Mukherjee is the Chair of the board of directors of the Institute for Justice & Democracy in Haiti and has also served as an Executive Board Member for Physicians for Human Rights, Health Action AIDS Campaign; a consultant for the Harvard Medical School Vietnam-CDC-Harvard AIDS Partnership; and as a member of the board of directors of Village Health Works, Last Mile Health, and Project Muso. Mukherjee served on several local, national, and international committees, such as the World Health Organization Green Light Committee on the Treatment of Multidrug Resistant Tuberculosis, the Infectious Disease Society of America Committee on International Infectious Diseases, and the World Health Organization Technical Reference Group (TRG) on Pediatric HIV Care and Treatment]. In addition to holding membership in the Infectious Disease Society of America, the American Public Health Association, and the International AIDS Society, Dr. Mukherjee is a Fellow of the American Academy of Pediatrics.
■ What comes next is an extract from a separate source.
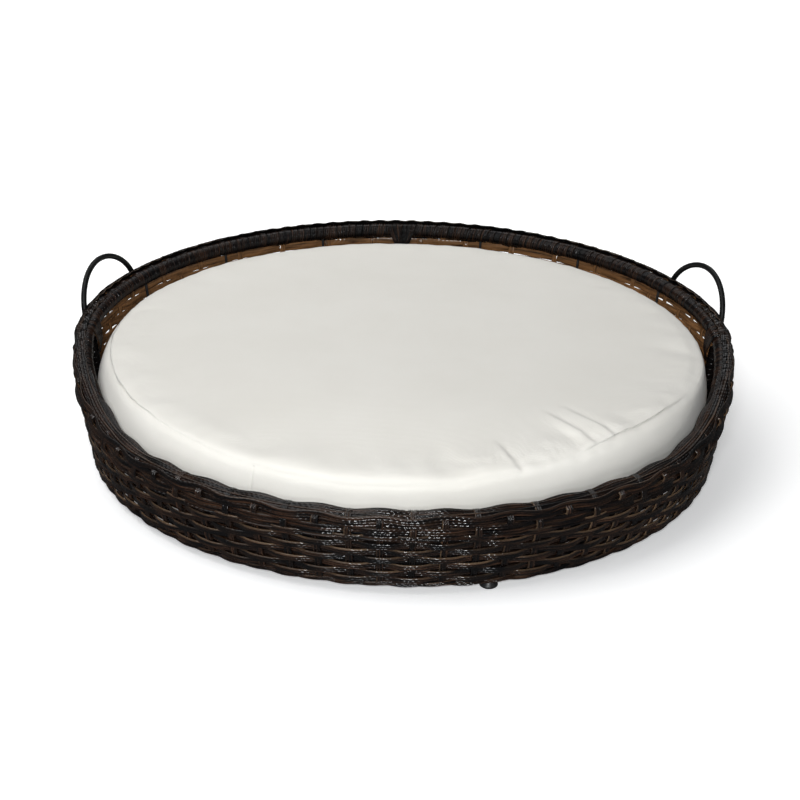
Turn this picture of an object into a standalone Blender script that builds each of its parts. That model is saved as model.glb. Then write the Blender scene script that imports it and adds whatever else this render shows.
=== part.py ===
"""Round low wicker pet bed: a steel frame in a woven wall, two rod handles and a zipped cushion.

Metres, +Z up. The origin is on the floor under the middle of the basket, and the low front faces -Y.
A bearing is an angle round the basket, seen from above: 0 at the front, 90 degrees at the right side.
"""

import math

import bmesh
import bpy
from mathutils import Matrix, Vector

# ---- driving dimensions ----
GAP = 0.0004  # air left between pieces that touch
SEGMENTS = 64  # facets round every large ring

# woven wall and rim
WALL_BOTTOM = 0.015  # the weave's lower edge, held off the floor by the feet
WALL_BOTTOM_RADIUS = 0.4370  # outside of the weave at its lower edge
WALL_TOP_RADIUS = 0.4575  # outside of the weave just under the border
WALL_THICKNESS = 0.005
BORDER_OUTER_RADIUS = 0.4615
BORDER_ABOVE_RIM = 0.0110  # border top over the rim tube's centre
BORDER_BELOW_RIM = 0.0170
RIM_RADIUS = 0.4400  # centre of the rim tube in plan
RIM_REAR_HEIGHT = 0.1570
RIM_FRONT_HEIGHT = 0.1075
LOW_UNTIL = math.radians(48)  # the rim stays low this far from the front
HIGH_FROM = math.radians(90)  # and is at full height from here to the rear
RIM_TUBE_RADIUS = 0.0090
WRAP_INNER_RADIUS = 0.0096
WRAP_OUTER_RADIUS = 0.0108

# base
HOOP_RADIUS = 0.4215
HOOP_HEIGHT = 0.0300
HOOP_TUBE_RADIUS = 0.0080
TUBE_WALL = 0.0012
BAR_RADIUS = 0.0050
BAR_HEIGHT = 0.0330
FLOOR_RADIUS = 0.4155
FLOOR_THICKNESS = 0.0040

# uprights, from the base hoop to the rim
UPRIGHT_FOOT_RADIUS = 0.4240  # centre of an upright where it meets the base hoop, in plan
POST_RADIUS = 0.0060
POST_WRAP_INNER = 0.0064
POST_WRAP_OUTER = 0.0075
ROD_RADIUS = 0.0020
ROD_BEARINGS = [math.radians(b) for b in (17, 39.5, 62)]  # from the front or rear post, both ways

# feet
FOOT_RADIUS = 0.0115
FOOT_NECK_RADIUS = 0.0060
FOOT_STEM_RADIUS = 0.0030
FOOT_EDGE = 0.0020  # rounding of the foot's two edges
FOOT_START = math.radians(14)
FOOT_COUNT = 4

# handles
HANDLE_ROD_RADIUS = 0.0040
HANDLE_BEARING = math.radians(180 - 73.5)
HANDLE_HALF_SPREAD = math.radians(10.5)
HANDLE_LEG_RADIUS = 0.4557
HANDLE_SPRING_HEIGHT = 0.1550
HANDLE_RISE = 0.0650
HANDLE_LEAN = math.radians(12)
HANDLE_LEG_LENGTH = 0.0120
HANDLE_POCKET_RADIUS = 0.0046
HANDLE_STEPS = 22

# cushion
CUSHION_BOTTOM_RADIUS = 0.4145
CUSHION_TOP_RADIUS = 0.4185
CUSHION_SEAM_HEIGHT = 0.1485
CUSHION_CROWN = 0.0070
COVER_THICKNESS = 0.0012
ZIP_HEIGHT = 0.0900
ZIP_HALF_OPENING = 0.0070
ZIP_START = math.radians(127)
ZIP_END = math.radians(233)
ZIP_SEGMENTS = 28
TAPE_THICKNESS = 0.0010
COIL_THICKNESS = 0.0020
COIL_HALF_HEIGHT = 0.0030
SLIDER_BEARING = math.radians(129)
SLIDER_LENGTH = 0.0120
SLIDER_HEIGHT = 0.0084
SLIDER_PLATE = 0.0010
SLIDER_STANDOFF = 0.0006  # the plate's distance in front of the coil
PIN_RADIUS = 0.0006
PIN_STANDOFF = 0.0019
LUG_LENGTH = 0.0012
LUG_HEIGHT = 0.0030
PULL_WIDTH = 0.0050
PULL_LENGTH = 0.0200
PULL_THICKNESS = 0.0012
PULL_KNUCKLE_RADIUS = 0.0014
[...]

Dr. Mukherjee is the author of An Introduction to Global Health Delivery, a textbook from Oxford University Press (2017).

== Awards ==
Dr. Joia Mukherjee has been honored for her work in the fields of academia, global healthcare, and community service through several important honors and awards. In 2006, Dr. Mukherjee was recognized by Heifer International as Hero of Humanity for her outstanding service. A handful of other awards include honorary degrees from the University of Rhode Island, Ripon College, Muhlenberg College, and Mount Holyoke College, the Marshall Wolf Award in Medical Education from the Brigham and Women's Hospital Division of Global Health Equity, and the Drapkin Award for Humanism in Medicine from the Mount Sinai School of Medicine.